Minimal-RIG 2017

In the meantime, a few days have passed since my last entry in this section, and thus a lot has happened in the field of minimal rigs as well: Minimal Rig 2017.
I only used the version described in the previous section 2-3 times and then built a new version:
The first change, a different camera bracket.


This design has proven itself for more than 2 years and on numerous missions.
I make the PAN setting as well as the TILT setting when attaching the camera to the line, then check during the first few minutes of flight whether my desired subject is also in the picture with the current setting and adjust if necessary. With the large number of shots I take – the camera is usually set to an 8-10 second interval – I’m sure I’ll get something useful, even without a video downlink.
But that doesn’t mean that I won’t try to use this control option in the foreseeable future.
The camera is triggered by a CHDK interval programme.

Weight of the mount: 70 grams

Addition from 6.3.2018:

The following comments reflect my current attitude to the subject of “rig” and, knowing me, may change again in the near future. Possibly even into the exact opposite, because I am constantly thinking about how I can “improve” my aerial photographs. Either through the technique used and/or the approach.

I would like to start with a quote:
“Perfection is not achieved when there is nothing left to add, but when there is nothing left to leave out.”

Antoine de Saint-Exupéry, Terre des Hommes, III: L’Avion, p. 60 (1939)

What does this mean for the construction of my rig? It means that I reduce the components of the camera mount to what is essentially necessary, there are no servos, no receiver, no electrical controls and therefore no batteries. I choose wood for the frame and aluminium for the connecting parts. The result is a weight of 70 grams and a total weight (together with the Canon S110) of 264 grams.
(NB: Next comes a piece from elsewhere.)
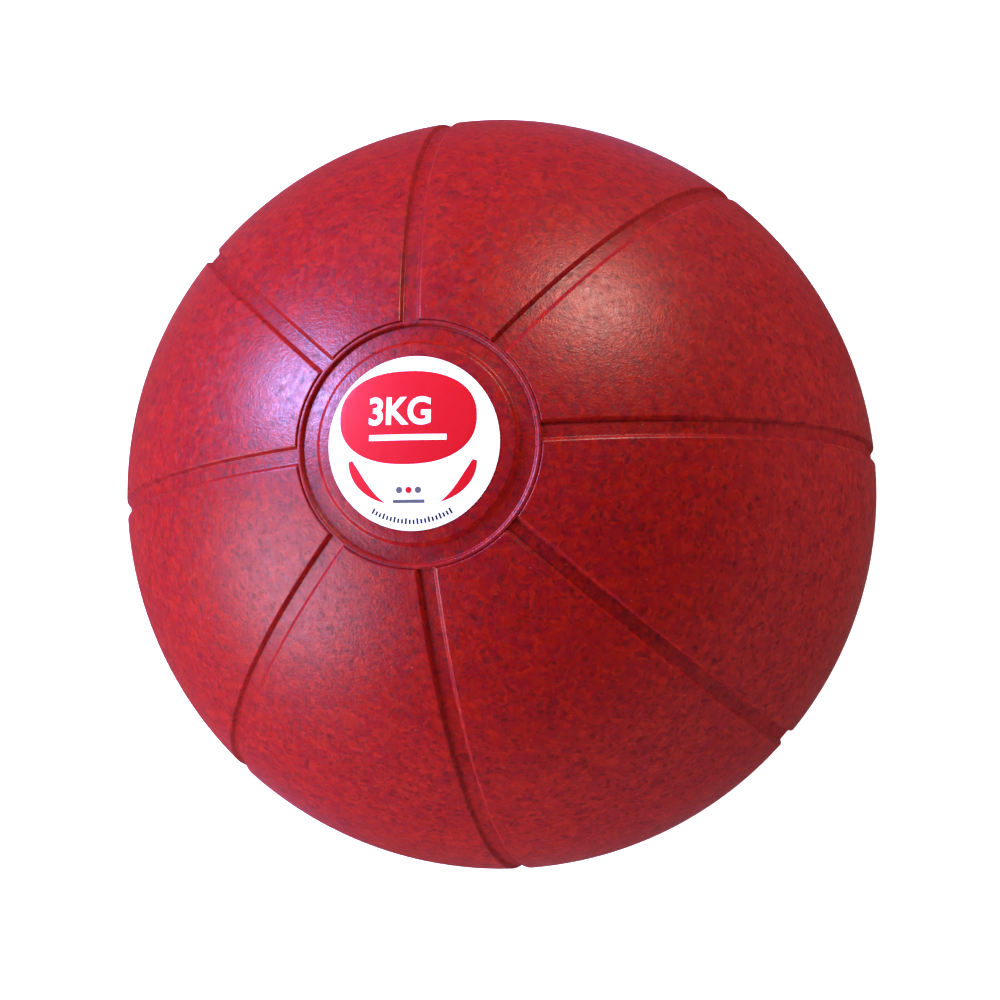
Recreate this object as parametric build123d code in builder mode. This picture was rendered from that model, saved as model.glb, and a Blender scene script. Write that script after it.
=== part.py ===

Now you might ask, why is there no remote control, no automated adjustment of PAN and TILT, no remote actuation of the release?
The answer: if the kite is in the air at the desired height and the rig is in the line of this very lifting kite, you can assume that this line or the kite will always move slightly sideways and in height. And so the camera is already somewhere else in the next moment or even just pointing somewhere else. In terms of remote control, this means that I have to steer back and forth for a long time in order to get exactly the section I want.
Exceptions that I have encountered in my numerous flights so far have been flights in an absolutely steady current, such as only occur at high altitudes at certain times of day (inland, summer evening) or at the sea. In gusty winds, as is often the case inland, big and heavy kites together with a heavy rig sometimes help. But these flights are just too exhausting for me.

Therefore, in my opinion, it is quite uninteresting to try to influence the camera position from the ground during the flight.
More important for me are therefore a light mount, a sufficiently large number of usable shots, a kite that lifts the rig even in little wind and continues to fly smoothly if the wind picks up.

A “luxury” that I have allowed myself in the meantime is the so-called video downlink.
Thanks to the corresponding technology, it is now possible to see the image on the ground that the camera is recording. The main task, however, is merely to check the image section; to adjust it, I bring the camera back to the ground.
In the end, because of the constant movement of the camera mount, I almost always have pictures that show the motif from more than one perspective, so that I can choose which one I like best.